Our programmes, Kick Ebola Nar Salone”, which means kick Ebola out of Sierra Leone, was a 30-minute weekly programme that spoke to different aspects of the virus. The other, Kick Ebola Live, was a two-hour weekly show that was transmitted live through all radio stations across the country. These programmes were also rebroadcast by over 40 community radio stations across rural Sierra Leone. They were both produced in local languages with the sole aim of targeting behaviour change at grassroots. A survey conducted by BBC Media Action did indicate that 15% of rural audiences in Sierra Leone had no understanding of Krio, the country’s lingua franca, and English. This therefore made our broadcast through local dialects indispensable as we spoke to the needs of communities in languages that they understood.

Another uniqueness of the programmes was that we featured local leaders from communities to make pledges to fight the virus on behalf of their communities. These pledges were followed up and in some areas, leaders instituted bye-laws that forced their people to report strangers and sick people. Families who defaulted were fined hefty sums. This helped to reduce fear and community transmission of the virus. Our programmes helped people to feel connected to the national conversation, voices of their local leaders made them become inspired, instituted trust and confidence in the health system. This helped to build fluid communication; a two-way approach that gave rural dwellers a chance to provide useful feedback to policy makers. In no time, our programmes helped to raise awareness about the health crisis and people started changing attitudes and gave unreserved support.

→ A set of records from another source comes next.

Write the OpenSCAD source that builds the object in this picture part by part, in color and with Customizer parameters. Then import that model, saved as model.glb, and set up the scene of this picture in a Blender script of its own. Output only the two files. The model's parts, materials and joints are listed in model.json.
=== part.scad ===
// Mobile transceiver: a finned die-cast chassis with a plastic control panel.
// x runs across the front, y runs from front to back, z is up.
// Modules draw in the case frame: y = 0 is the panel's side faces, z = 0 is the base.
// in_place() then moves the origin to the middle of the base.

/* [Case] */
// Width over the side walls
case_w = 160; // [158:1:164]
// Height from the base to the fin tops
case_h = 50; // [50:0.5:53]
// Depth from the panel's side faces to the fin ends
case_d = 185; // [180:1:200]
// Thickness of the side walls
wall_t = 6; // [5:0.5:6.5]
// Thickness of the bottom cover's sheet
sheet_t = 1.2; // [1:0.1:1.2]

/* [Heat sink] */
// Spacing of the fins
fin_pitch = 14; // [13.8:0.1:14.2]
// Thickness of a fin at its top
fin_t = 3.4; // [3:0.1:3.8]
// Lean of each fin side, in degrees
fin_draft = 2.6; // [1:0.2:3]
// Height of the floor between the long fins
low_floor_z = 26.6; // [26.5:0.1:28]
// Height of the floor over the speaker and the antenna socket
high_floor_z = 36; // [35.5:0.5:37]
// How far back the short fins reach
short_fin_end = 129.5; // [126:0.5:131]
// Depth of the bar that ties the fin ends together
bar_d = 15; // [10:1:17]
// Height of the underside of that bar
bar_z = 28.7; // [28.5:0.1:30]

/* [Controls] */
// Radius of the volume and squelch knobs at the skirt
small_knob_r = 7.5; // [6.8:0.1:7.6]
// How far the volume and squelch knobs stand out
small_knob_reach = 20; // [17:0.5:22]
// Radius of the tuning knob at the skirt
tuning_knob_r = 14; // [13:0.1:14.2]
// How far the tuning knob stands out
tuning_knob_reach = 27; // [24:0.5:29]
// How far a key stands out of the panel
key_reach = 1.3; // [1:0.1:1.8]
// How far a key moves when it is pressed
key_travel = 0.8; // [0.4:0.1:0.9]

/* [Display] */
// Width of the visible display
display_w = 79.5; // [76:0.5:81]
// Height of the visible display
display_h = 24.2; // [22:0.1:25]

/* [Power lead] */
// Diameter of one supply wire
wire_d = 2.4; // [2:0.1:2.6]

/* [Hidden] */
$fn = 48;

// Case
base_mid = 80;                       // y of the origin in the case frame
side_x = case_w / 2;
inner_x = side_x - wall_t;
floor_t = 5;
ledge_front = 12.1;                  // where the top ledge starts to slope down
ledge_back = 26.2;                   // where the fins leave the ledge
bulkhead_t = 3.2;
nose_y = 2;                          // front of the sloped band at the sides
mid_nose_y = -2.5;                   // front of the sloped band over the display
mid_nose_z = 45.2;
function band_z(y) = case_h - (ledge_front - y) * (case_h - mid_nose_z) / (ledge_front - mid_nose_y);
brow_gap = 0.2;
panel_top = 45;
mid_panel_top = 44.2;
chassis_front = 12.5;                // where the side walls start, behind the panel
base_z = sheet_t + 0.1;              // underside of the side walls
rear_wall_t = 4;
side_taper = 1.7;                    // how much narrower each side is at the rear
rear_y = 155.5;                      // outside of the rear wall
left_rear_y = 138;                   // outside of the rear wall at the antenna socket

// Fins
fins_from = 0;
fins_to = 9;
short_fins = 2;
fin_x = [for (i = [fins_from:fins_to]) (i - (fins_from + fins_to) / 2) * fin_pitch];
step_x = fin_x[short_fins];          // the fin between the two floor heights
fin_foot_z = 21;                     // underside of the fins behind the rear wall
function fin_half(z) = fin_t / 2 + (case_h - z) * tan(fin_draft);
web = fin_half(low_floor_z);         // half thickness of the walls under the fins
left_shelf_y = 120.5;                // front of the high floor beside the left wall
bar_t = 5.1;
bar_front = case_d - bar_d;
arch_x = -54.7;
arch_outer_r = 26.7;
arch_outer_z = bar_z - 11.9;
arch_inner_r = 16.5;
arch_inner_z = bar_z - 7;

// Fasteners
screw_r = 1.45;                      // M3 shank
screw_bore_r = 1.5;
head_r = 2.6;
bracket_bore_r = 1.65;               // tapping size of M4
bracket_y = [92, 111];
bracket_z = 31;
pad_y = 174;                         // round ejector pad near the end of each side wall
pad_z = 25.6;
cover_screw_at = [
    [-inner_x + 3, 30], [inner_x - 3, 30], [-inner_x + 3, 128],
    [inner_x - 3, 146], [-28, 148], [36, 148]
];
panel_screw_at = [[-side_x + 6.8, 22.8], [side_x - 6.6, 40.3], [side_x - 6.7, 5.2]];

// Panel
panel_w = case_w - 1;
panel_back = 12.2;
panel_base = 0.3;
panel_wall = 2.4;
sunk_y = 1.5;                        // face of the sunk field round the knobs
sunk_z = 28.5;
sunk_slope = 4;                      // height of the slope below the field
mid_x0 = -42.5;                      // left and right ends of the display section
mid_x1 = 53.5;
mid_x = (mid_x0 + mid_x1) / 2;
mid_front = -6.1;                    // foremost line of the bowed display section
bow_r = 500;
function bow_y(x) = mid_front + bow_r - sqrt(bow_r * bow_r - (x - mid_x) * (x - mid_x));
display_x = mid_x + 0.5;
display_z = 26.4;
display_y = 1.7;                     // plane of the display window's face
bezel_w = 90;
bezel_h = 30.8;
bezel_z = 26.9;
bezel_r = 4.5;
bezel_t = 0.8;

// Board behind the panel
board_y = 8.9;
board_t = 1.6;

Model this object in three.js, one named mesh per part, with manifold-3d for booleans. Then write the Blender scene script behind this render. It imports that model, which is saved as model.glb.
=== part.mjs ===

Through these programmes, the power of radio, in particular community radios, were fully unleashed and they proved decisive in the Ebola fight. Local leaders spoke to authorities about challenges at community levels, survivors shared their experiences, experts provided live saving information, and also helped to burst myths and dispel rumors about the virus. Through these, we provoked and promoted an all-round national response to the crisis; from policy makers to health experts and from community leaders to their local subjects. It was a very time sensitive radio strategy that complemented national efforts and helped to save lives.  

In a largely traditional society like Sierra Leone, people largely rely on culture and tradition to solve their health needs. Our programmes helped to cut through some of these age old traditions like caring for the sick and tending to the dead before burial. A BBC Media Action research showed that radio stations felt to have helped listeners in different ways during the outbreak to change attitudes and adopt a positive approach to fight the crisis.

At a time like this when health systems are overwhelmed with the unprecedented coronavirus, lessons from Ebola show that acting on the right information can mean the difference between life and death. For example, in Nigeria, like Sierra Leone, profound level of fear coupled with misinformation and ‘fake news’ on social media have left many doubtful of health centers. Patients are asked to return home and continue with their medication.

Difficulties in accessing hospitals, means that most people have to self-medicate by taking drugs without prescription. It means also that a large proportion of the continent’s population would have to turn to traditional treatments in the form of herbal concoctions. This was one of the reasons why traditional healers were banned from operating during the Ebola crisis in Sierra Leone as many rural dwellers ran to them for treatment instead of going to hospitals.

As radio presenters, we quickly learnt during Ebola that focusing our programmes on the infection and death rates resulted in an information fatigue and gave people less hope. We redesigned an approach that did give people information about spread of the virus, but also provided a corresponding reportage on how communities and families could be protected from the outbreak. By broadcasting survivor information and hosting them live, we helped to reduce paranoia. The same power of radio was unleashed to contain Ebola in Sierra Leone can be replicated through the lens of the current coronavirus pandemic.